### PROVIDED DATA
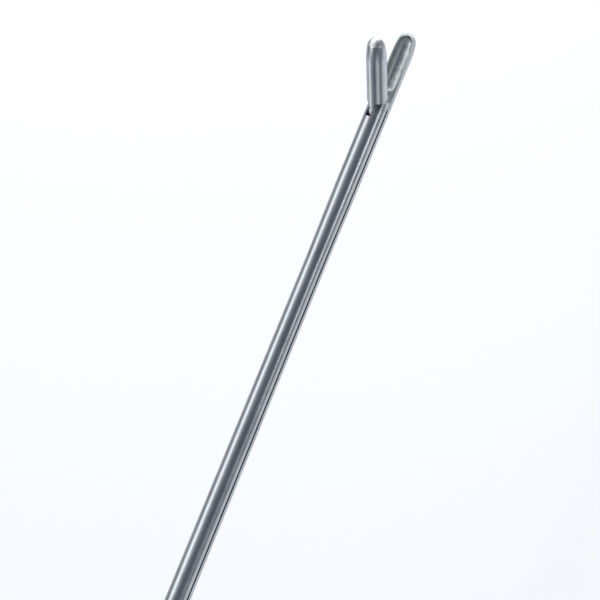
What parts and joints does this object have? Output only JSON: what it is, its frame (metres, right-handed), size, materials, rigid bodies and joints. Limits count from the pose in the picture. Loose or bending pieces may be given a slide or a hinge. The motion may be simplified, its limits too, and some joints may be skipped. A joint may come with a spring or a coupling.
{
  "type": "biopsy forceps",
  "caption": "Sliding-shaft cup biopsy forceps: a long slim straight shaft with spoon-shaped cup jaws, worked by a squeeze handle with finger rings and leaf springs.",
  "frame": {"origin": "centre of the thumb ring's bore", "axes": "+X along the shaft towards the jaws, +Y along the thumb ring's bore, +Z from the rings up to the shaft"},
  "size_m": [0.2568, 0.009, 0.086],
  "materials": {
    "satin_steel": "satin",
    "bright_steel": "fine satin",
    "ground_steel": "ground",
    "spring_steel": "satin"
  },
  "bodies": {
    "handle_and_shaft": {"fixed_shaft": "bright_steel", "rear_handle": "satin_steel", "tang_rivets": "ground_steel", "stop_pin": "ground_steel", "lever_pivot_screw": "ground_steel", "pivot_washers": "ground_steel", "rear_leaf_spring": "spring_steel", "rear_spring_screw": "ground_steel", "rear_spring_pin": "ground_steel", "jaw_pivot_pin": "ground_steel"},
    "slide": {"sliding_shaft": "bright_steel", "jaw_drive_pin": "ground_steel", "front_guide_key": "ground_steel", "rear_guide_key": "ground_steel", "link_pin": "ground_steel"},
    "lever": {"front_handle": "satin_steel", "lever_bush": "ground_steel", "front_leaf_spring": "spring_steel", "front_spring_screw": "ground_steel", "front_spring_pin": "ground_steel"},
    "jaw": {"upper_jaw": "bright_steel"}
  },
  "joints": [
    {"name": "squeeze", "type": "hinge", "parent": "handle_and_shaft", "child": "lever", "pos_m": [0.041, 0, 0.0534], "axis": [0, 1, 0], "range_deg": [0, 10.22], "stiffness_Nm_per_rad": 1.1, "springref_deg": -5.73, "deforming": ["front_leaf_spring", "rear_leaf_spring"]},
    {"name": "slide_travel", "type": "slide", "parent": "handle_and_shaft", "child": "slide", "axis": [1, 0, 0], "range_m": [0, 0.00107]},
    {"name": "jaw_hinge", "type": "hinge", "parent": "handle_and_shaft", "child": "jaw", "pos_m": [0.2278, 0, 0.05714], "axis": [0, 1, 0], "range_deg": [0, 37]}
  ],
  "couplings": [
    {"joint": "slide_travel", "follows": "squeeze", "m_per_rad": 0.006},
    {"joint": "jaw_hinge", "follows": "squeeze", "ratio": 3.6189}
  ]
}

### EXERCISE DESCRIPTION
Take the listing above and write it out again exactly.

### RESPONSE TO THIS TASK
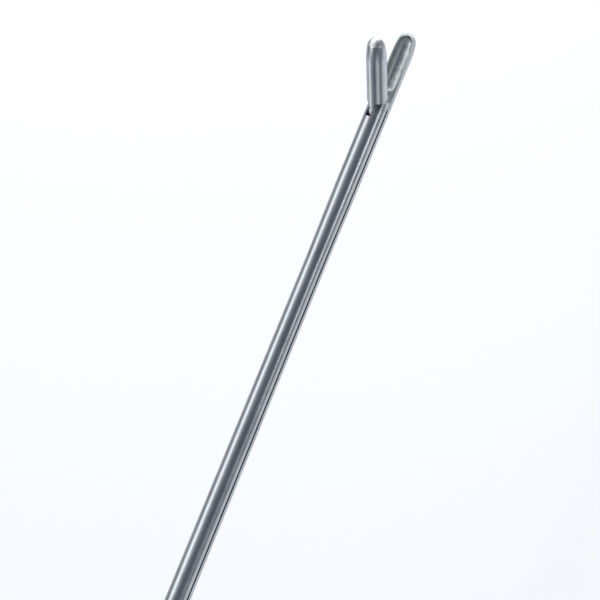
What parts and joints does this object have? Output only JSON: what it is, its frame (metres, right-handed), size, materials, rigid bodies and joints. Limits count from the pose in the picture. Loose or bending pieces may be given a slide or a hinge. The motion may be simplified, its limits too, and some joints may be skipped. A joint may come with a spring or a coupling.
{
  "type": "biopsy forceps",
  "caption": "Sliding-shaft cup biopsy forceps: a long slim straight shaft with spoon-shaped cup jaws, worked by a squeeze handle with finger rings and leaf springs.",
  "frame": {"origin": "centre of the thumb ring's bore", "axes": "+X along the shaft towards the jaws, +Y along the thumb ring's bore, +Z from the rings up to the shaft"},
  "size_m": [0.2568, 0.009, 0.086],
  "materials": {
    "satin_steel": "satin",
    "bright_steel": "fine satin",
    "ground_steel": "ground",
    "spring_steel": "satin"
  },
  "bodies": {
    "handle_and_shaft": {"fixed_shaft": "bright_steel", "rear_handle": "satin_steel", "tang_rivets": "ground_steel", "stop_pin": "ground_steel", "lever_pivot_screw": "ground_steel", "pivot_washers": "ground_steel", "rear_leaf_spring": "spring_steel", "rear_spring_screw": "ground_steel", "rear_spring_pin": "ground_steel", "jaw_pivot_pin": "ground_steel"},
    "slide": {"sliding_shaft": "bright_steel", "jaw_drive_pin": "ground_steel", "front_guide_key": "ground_steel", "rear_guide_key": "ground_steel", "link_pin": "ground_steel"},
    "lever": {"front_handle": "satin_steel", "lever_bush": "ground_steel", "front_leaf_spring": "spring_steel", "front_spring_screw": "ground_steel", "front_spring_pin": "ground_steel"},
    "jaw": {"upper_jaw": "bright_steel"}
  },
  "joints": [
    {"name": "squeeze", "type": "hinge", "parent": "handle_and_shaft", "child": "lever", "pos_m": [0.041, 0, 0.0534], "axis": [0, 1, 0], "range_deg": [0, 10.22], "stiffness_Nm_per_rad": 1.1, "springref_deg": -5.73, "deforming": ["front_leaf_spring", "rear_leaf_spring"]},
    {"name": "slide_travel", "type": "slide", "parent": "handle_and_shaft", "child": "slide", "axis": [1, 0, 0], "range_m": [0, 0.00107]},
    {"name": "jaw_hinge", "type": "hinge", "parent": "handle_and_shaft", "child": "jaw", "pos_m": [0.2278, 0, 0.05714], "axis": [0, 1, 0], "range_deg": [0, 37]}
  ],
  "couplings": [
    {"joint": "slide_travel", "follows": "squeeze", "m_per_rad": 0.006},
    {"joint": "jaw_hinge", "follows": "squeeze", "ratio": 3.6189}
  ]
}